Unfortunately, gratitude does not come naturally to us. In our flesh, it is far easier to focus on the negative. We complain. We grumble. We whine. We may not even voice it aloud, but consider for a moment your inner dialogue—the conversations you have with yourself. Is it a struggle to think and feel the best regarding situations you find yourself in? Trials and tribulations come, and in those moments it is hard to “consider it all joy” as we have been exhorted by the Apostle James. Insults and persecution happen, and our natural inclination is not rejoicing and gladness as Jesus has counseled us. Gratitude is a discipline.

In order for us to practice this said discipline, we must have a vision of what gratitude affords us: joy in the presence of the Lord. Where there is no revelation, the people cast off restraint (Prvb. 29:18a). Our hearts need to know the why behind the what. As a parent, I know this full well. How often have I told my two sons to do something and have been met with the response, “Why?” We are commanded in the scriptures to be thankful in all circumstances, but in the day to day of life, our hearts need to be reminded of the why. God as the perfect parent understands this reality of the human heart.

The Father desires to continually envision our hearts to joy. So does Jesus. These things I have spoken to you, that My joy may remain in you, and that your joy may be full (Jn. 15:11). Yes! One of Jesus’ objectives in conversation with you is the fullness of your joy. He wants a joyful Bride because a joyful Bride is a strong Bride!

A lack of gratitude to the Lord leads to slavery. Consider the words of Moses to the Israelites: Because you did not serve the Lord your God with joy and gladness of heart . . . therefore you shall serve your enemies (Deut. 28:47-48). Making this more specific to the work of Outpost, the only time the scriptures give a root cause for homosexual behavior is in Romans 1. Guess what it is—a lack of gratitude! Because although they knew God, they did not glorify Him as God, nor were thankful, but became futile in their thoughts, and their foolish hearts were darkened (Rom. 1:21). I am going to make a bold statement: for the man or woman walking in the fullness of joy, homosexual behavior is impossible. Thankfulness to God increasingly leads to holiness. In contrast, a lack of gratitude leads to envy and all sorts of foolish ways of being and doing—homosexuality included.

If you are wanting the joy of your salvation restored, begin by thanking God for saving you, and not just once, but throughout your day. Stick with it UNTIL you break through to joy. Put off negativity and put on gratitude. Thanksgiving, praise, delighting and rejoicing are all hallmarks of the new man.

I have set a goal for the Outpost staff: at the beginning of 2015, I want us to be the most joyful ministry in the Twin Cities. I invite you to join us! Jesus is worthy of a joyful Bride. Therefore, let us continue to passionately walk humbly with God with gratitude in our hearts.
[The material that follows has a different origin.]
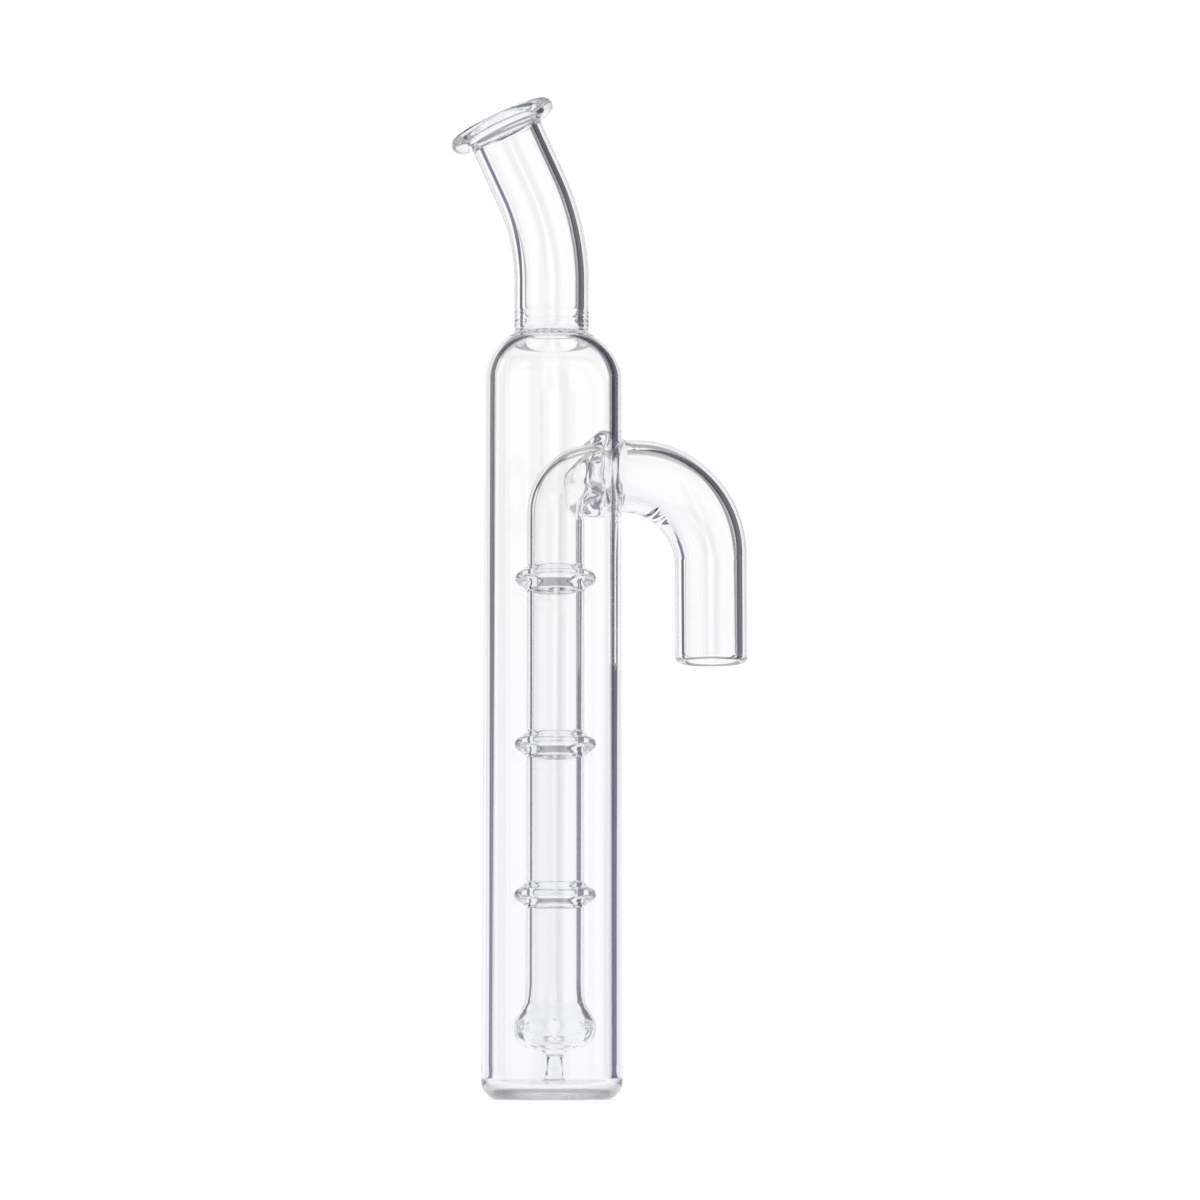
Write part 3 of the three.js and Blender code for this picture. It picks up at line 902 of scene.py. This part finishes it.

Embracing the Journey with Joy

For since the creation of the world His invisible attributes are clearly seen, being understood by the things that are made, even His eternal power and Godhead, so that they are without excuse, because, although they knew God, they did not glorify Him as God, nor were thankful, but became futile in their thoughts, and their foolish hearts were darkened. —Romans 1: 20-21, NKJV (emphasis added)

This past January, I charged the Outpost Ministries staff with a mission: by January 1, 2015, I want us to be the most joyful ministry in the Twin Cities. In our line of work of dealing with sexual and relational brokenness, joy can be difficult at times. We deal with people’s sin and pain on a daily basis. We see firsthand the negative impact a changing society is having on the next generation. We face persecution and constant spiritual warfare. But in all of this, scripture’s exhortation remains, My brethren, count it all joy when you fall into various trials . . . (James 1:2).

Trials are certain, regardless of your line of work. Joy in the midst of these said trials takes some effort. It doesn’t come naturally. Joy must be intentionally embraced. We must cast off the negative thought patterns that so easily entangle us and choose to set our minds on things above. We must choose to walk in gratitude.

I am finding that gratitude is the doorway to joy. When people do not walk in thankfulness to God, their thoughts become foolish and their hearts become darkened, which is not very helpful in the midst of the trials of life! But those who choose gratitude are given clarity and light in the midst of the storm. When our hearts are overwhelmed, there is a Rock that is higher than us.

And with right perspective, we have joy. God is still on the throne, still in control and very close to the brokenhearted. God is a promise keeper. We can rest in His love. We can trust His ways. He does not leave; He does not forsake the ones He loves.

Negativity is exhausting. Joy is energizing. Negativity can make us sick. Joy heals our souls. Negativity is viewing the present circumstance with God out of the picture. Joy is seeing God with you in the midst of life’s ups and downs—an ever-present help in times of trouble.

For more joy in your life, try this exercise: for the next week, set aside three times each day to thank God for five minutes.  You could do it breakfast, lunch and dinner. Write down what you are thankful for and declare it back to God. Or, to make it even more fun, sing it to God. Make up little songs of thanksgiving that you can carry with you throughout your day. You don’t have to be a singer; God loves a joyful noise! You could even shout your thankfulness to God. The point is to put on an attitude of gratitude.

This is spiritual warfare, as the enemy loves to keep us bound up in negative thought patterns. He loves to disempower us by stealing our joy. He loves to interpret our pain. Fight back by letting your thankfulness to God abound.

Beloved, will you join us in our pursuit of joy this year? Jesus is returning for a JOYFUL Bride. She won’t be offended or grumbling or crabby. She will be glorious and prepared and abounding in thankfulness to the Father. Therefore, let us fight for joy in ourselves and in others. Jesus is worthy of a joyful Bride.